Tracking walls and tracking without consent
The European Parliament introduced a ban on tracking walls, that is the practice of denying users access to a website unless they consent to processing of personal data via cookies (typically tracking for targeted advertising) that is not necessary for providing the service requested.
The Council text goes in the opposite direction by specifically allowing tracking walls in Recital 20 for websites where the content is provided without a monetary payment if the website visitor is presented with an alternative option without this processing (tracking). This could be a subscription to an online news publication. The net effect of this is that personal data will become a commodity that can be traded for access to online news media or other online services. On the issue of tracking walls and coerced consent, the Council ePrivacy text may actually provide a lower level of protection than Article 7(4) of the GDPR, which specifically seeks to prevent that personal data can become the counter-performance for a contract. This is contrary to the stated aim of the ePrivacy Regulation.

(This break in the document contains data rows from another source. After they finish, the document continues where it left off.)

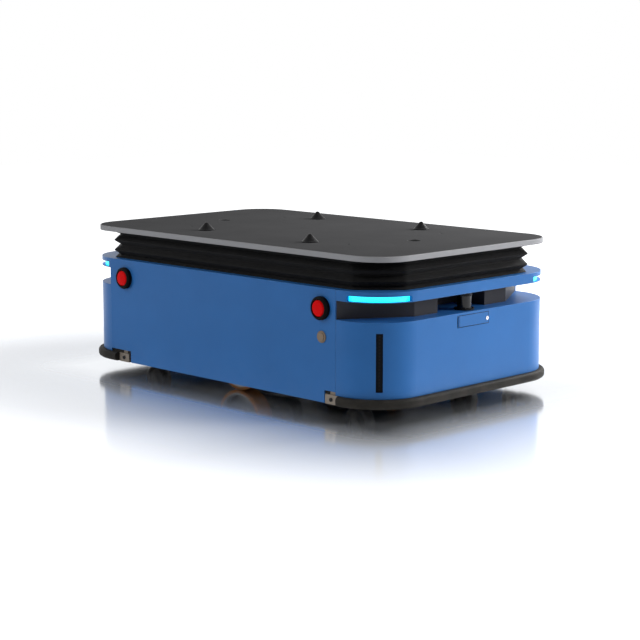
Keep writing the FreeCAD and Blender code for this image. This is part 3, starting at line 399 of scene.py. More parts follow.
@dataclass(frozen=True)
class GlowFinish(Finish):
    """A frosted strip that gives off its own light."""

    glow: Colour = paint(0, 225, 255)
    strength: float = 2.5

    def dress(self, tree: Tree, surface: bpy.types.Node) -> None:
        """Wire the finish and its glow, mottled by the frosting.

        Args:
            tree: The material's tree.
            surface: Its Principled shader.
        """
        super().dress(tree, surface)
        grain = self.group(tree, EFFECTS.grain, {"Scale": 300.0})
        dim = tuple(part * 0.85 for part in self.glow[:3]) + (1.0,)
        tree.feed(surface.inputs["Emission Color"], tree.blend(grain.outputs["Cloud"], dim, self.glow))
        surface.inputs["Emission Strength"].default_value = self.strength


@dataclass(frozen=True)
class WovenFinish(Finish):
    """Coated cloth whose threads follow the piece's own map."""

    threads: float = 900.0

    def dress(self, tree: Tree, surface: bpy.types.Node) -> None:
        """Wire the finish, with a plain weave in place of the grain's bump.

        Args:
            tree: The material's tree.
            surface: Its Principled shader.
        """
        super().dress(tree, surface)
        place = tree.add("ShaderNodeTexCoord").outputs["UV"]
        warp = tree.add("ShaderNodeTexWave", {"Vector": place, "Scale": self.threads}, bands_direction="X")
        weft = tree.add("ShaderNodeTexWave", {"Vector": place, "Scale": self.threads}, bands_direction="Y")
        cloth = tree.maths("MULTIPLY", warp.outputs["Fac"], weft.outputs["Fac"])
        bump = tree.add("ShaderNodeBump", {"Height": cloth, "Distance": self.grain_depth, "Strength": 0.6})
        tree.feed(surface.inputs["Normal"], bump.outputs["Normal"])
        surface.inputs["Sheen Weight"].default_value = 0.04


STEEL_WEAR = paint(170, 170, 172)

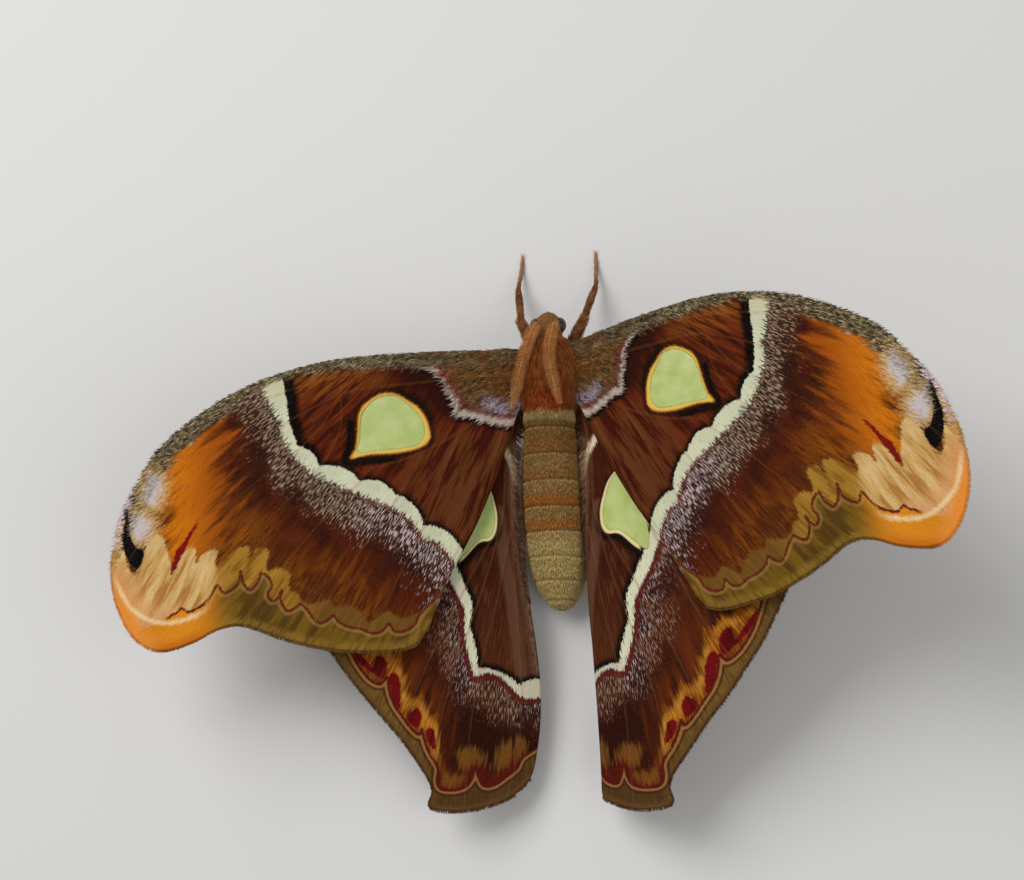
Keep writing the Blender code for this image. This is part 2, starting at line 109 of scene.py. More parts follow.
bpy.ops.mesh.primitive_plane_add(size=FLOOR_SIZE)
floor = bpy.context.object
floor.name = "floor"
bpy.ops.object.mode_set(mode="EDIT")
bpy.ops.mesh.extrude_region_move(TRANSFORM_OT_translate={"value": (0, 0, -FLOOR_DEPTH)})
bpy.ops.mesh.select_all(action="SELECT")
bpy.ops.mesh.normals_make_consistent(inside=False)
bpy.ops.object.mode_set(mode="OBJECT")
floor_paper, floor_tree, floor_shader = new_finish("floor_paper")
paper_grain = node(floor_tree, "ShaderNodeTexNoise", {
    "Vector": node(floor_tree, "ShaderNodeTexCoord").outputs["Object"], "Scale": 900})
paper_bump = node(floor_tree, "ShaderNodeBump", {
    "Height": paper_grain.outputs["Fac"], "Strength": 0.08, "Distance": 0.0005})
floor_tree.links.new(paper_bump.outputs["Normal"], floor_shader.inputs["Normal"])
floor_shader.inputs["Base Color"].default_value = FLOOR_COLOUR
floor_shader.inputs["Roughness"].default_value = 0.85
floor.data.materials.append(floor_paper)

# Studio light: a broad soft box above the head's left side and a weaker one behind on the right,
# both on stands out of view, in a room with even pale walls.
LIGHTS = [("key", (-0.55, 0.55, 0.95), 0.8, 11.5), ("fill", (0.75, -0.35, 0.8), 0.9, 3.2)]

for word, spot, size, power in LIGHTS:
    bpy.ops.object.light_add(type="AREA", location=spot)
    lamp = bpy.context.object
    lamp.name = "light_" + word
    lamp.data.size = size
    lamp.data.energy = power
    lamp.rotation_euler = Vector(spot).to_track_quat("Z", "Y").to_euler()
surround = bpy.data.worlds.new("surround")
surround.use_nodes = True
surround.node_tree.nodes["Background"].inputs["Color"].default_value = (0.95, 0.97, 1.0, 1)
surround.node_tree.nodes["Background"].inputs["Strength"].default_value = 0.42
bpy.context.scene.world = surround
bpy.context.scene.view_settings.view_transform = "Standard"

# Wings: four thin sheets of membrane, stiffened by hollow veins and covered with coloured scales.
# Each is drawn flat, u outward from the hinge and v forward, then arched and set at its own slope.
# The outlines, veins and slopes are the ones that the solids have.
HINGE_U = -2.6
MEMBRANE_HALF = 0.13
SCALE_STEP = 0.56                       # side of the triangles that the membrane is divided into
GRID_CLEAR = SCALE_STEP * 0.55          # how near the triangles' points come to those of rim and veins
RIM_CLEAR, PANE_CLEAR, VEIN_CLEAR = 0.5, 0.9, 0.45   # how near a vein's points come to rim, window, vein
LEFT_FOREWING = dict(side=-1, root=(9.3, 0.0, 21.0), rise=24, bend=22, pitch=6, sweep=0, yaw=0)
RIGHT_FOREWING = dict(side=1, root=(9.3, 1.5, 21.0), rise=38, bend=11, pitch=6, sweep=6, yaw=7)
LEFT_HINDWING = dict(side=-1, root=(9.0, 0.0, 18.6), rise=21, bend=20, pitch=6, sweep=0, yaw=0)
RIGHT_HINDWING = dict(side=1, root=(8.8, 1.0, 18.2), rise=31, bend=12, pitch=5, sweep=-0.5, yaw=0,
                      fan_from=9.3, fan=1.34, fold_ray=4.2, fold_turn=65, fold_radius=3.0, fold_start=8)
FOREWING_EDGE = [(HINGE_U, 15.2), (10, 15.7), (32.9, 14.9), (55.7, 12.6), (78.6, 5.1), (98.6, -8),
                 (107.1, -19.1), (112.9, -30), (115.4, -42.9), (114.3, -54), (109.2, -63.6), (102, -67.6),
                 (93, -65.6), (84, -61.4), (77, -61.2), (66, -65.2), (52, -68.4), (37, -68.9),
                 (29.6, -67.2), (26, -62.3), (19.4, -47.7), (11.4, -32.9), (4.2, -16), (0.2, -4),
                 (HINGE_U, 2.6)]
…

The current proposal in front of the Council also includes an addition to Recital 21 that would remove the need for consent altogether to store cookies, use of processing or collection of data when it may be:
“necessary for providing an information society service, requested by the end-user, that is wholly or mainly financed by advertising provided that, in addition, the end-user has been provided with clear, precise and user-friendly information about the purposes of cookies or similar devices and has accepted such use.”
Facebook have argued that while users can have a fair degree of control over who sees their posts, they cannot choose what the company does with their data internally, on the basis that such processing is required for financing the whole enterprise through advertising. This is hotly disputed, but the current proposals seem designed to legitimise Facebook’s position.
The information requirements presented are also lower than those in Article 13 of GDPR, but even with these lower requirements, as explained in our request to the ICO for an investigation on online advertising, it is almost impossible for anyone to explain what happens to the data.2
Privacy settings and privacy by design
The Commission proposal requires web browsers to offer the option of preventing third parties from storing information in the browser (terminal equipment) or processing information already stored in the browser. An example of this could be an option to block third party cookies.
The Council text proposes to delete Article 10 on privacy settings and related recitals. The effect of this is that fewer users will become aware of privacy settings that protect them from leaking information about their online behaviour to third parties and that software may be placed on the market that does not even offer the user the possibility of blocking data leakage to third parties.
The arguments presented by the Presidency about the impact on users consent fatigue should be addressed by introducing mandatory privacy protections by default and technical solutions such as Do Not Track (DNT) to reduce the number of consent requests in the online environment, not by removing user choice and information at the time of installation. This is an astounding sleight of hand that signals to industry that lower privacy settings should be the default.
Article 15(1) of the current ePrivacy Directive allows Member States to require data retention in national law. Under the case law of the Court of Justice of the European Union (CJEU) in Digital Rights Ireland (joined cases C-293/12 and C-594/12) and Tele2 (joined cases C-203/15 and C-698/15), this data retention must be targeted rather than general and undifferentiated (blanket data retention). In the Commission proposal for the ePrivacy Regulation, Article 11 on restrictions is very similar to Article 15(1) of the current Directive.
In the Council text, Article 2(2)(aa) excludes activities concerning national security and defence from the scope of the ePrivacy Regulation. This includes processing performed by electronic communications service providers when assisting competent authorities in relation to national security or defence, for example retaining metadata (or even communications content) that would otherwise be erased or not generated in the first place. The effect of this is that data retention for national security purposes would be entirely outside the scope of the ePrivacy Regulation and, potentially, the case law of the CJEU on data retention. This circumvents a key part of the Tele2 ruling where the CJEU notes (para 73) that the protection under the ePrivacy Directive would be deprived of its purpose if certain restrictions on the rights to confidentiality of communication and data protection are excluded from the scope of the Directive.
If data retention (or any other processing) for national security purposes is outside the scope of the ePrivacy Regulation, it is unclear whether such data retention is instead subject to the GDPR, and must satisfy the conditions of GDPR Article 23 (which is very similar to Article 11 of the proposed ePrivacy Regulation), or whether it is completely outside the scope of EU law. The Council text would therefore create substantial legal uncertainty for data retention in Member States’ national law, undoubtedly to the detriment of the fundamental rights of many European citizens.
Communications data only protected in transit
We are concerned about restricting the scope of the Regulation to data “in transmission”, as proposed in the current Council text.
Restricting protections for communications at rest to GDPR would cause many problems and uncertainty. For a number of modern electronic communications services, storage of electronic communication data on a central server (instead of on the end-user device) is an integral part of the service. An example is the transition from SMS (messages are stored on the phone) to modern messenger services such as WhatsApp or Facebook Messenger (stored on a central server). This makes it important that the protection under the ePrivacy Regulation applies to electronic communications data after it has been received, wherever it is stored.
The definition of “receipt of the content of the electronic communication” in recital 15a of the Council text could create some legal uncertainty for providers of electronic communications services because it is very unclear when end-users gain control over the individual messages, which is the trigger point for moving the legal protection of the content of the message from the ePrivacy Regulation to the GDPR. On most modern electronic communications services, messages are generally not “collected from a server” (as assumed by recital 15a), but rather stored on the provider’s servers after the transmission of the message, notified to the end-user on various devices (computers, smartphones, smartwatches, etc), and subsequently read and interacted with by the end-user on one or more of these devices.
Time to implementation
The Regulation should be applicable within a short timeframe if it is to be part of the UK legal regime after Brexit. Given the current delays a 24-month adaptation period is excessive.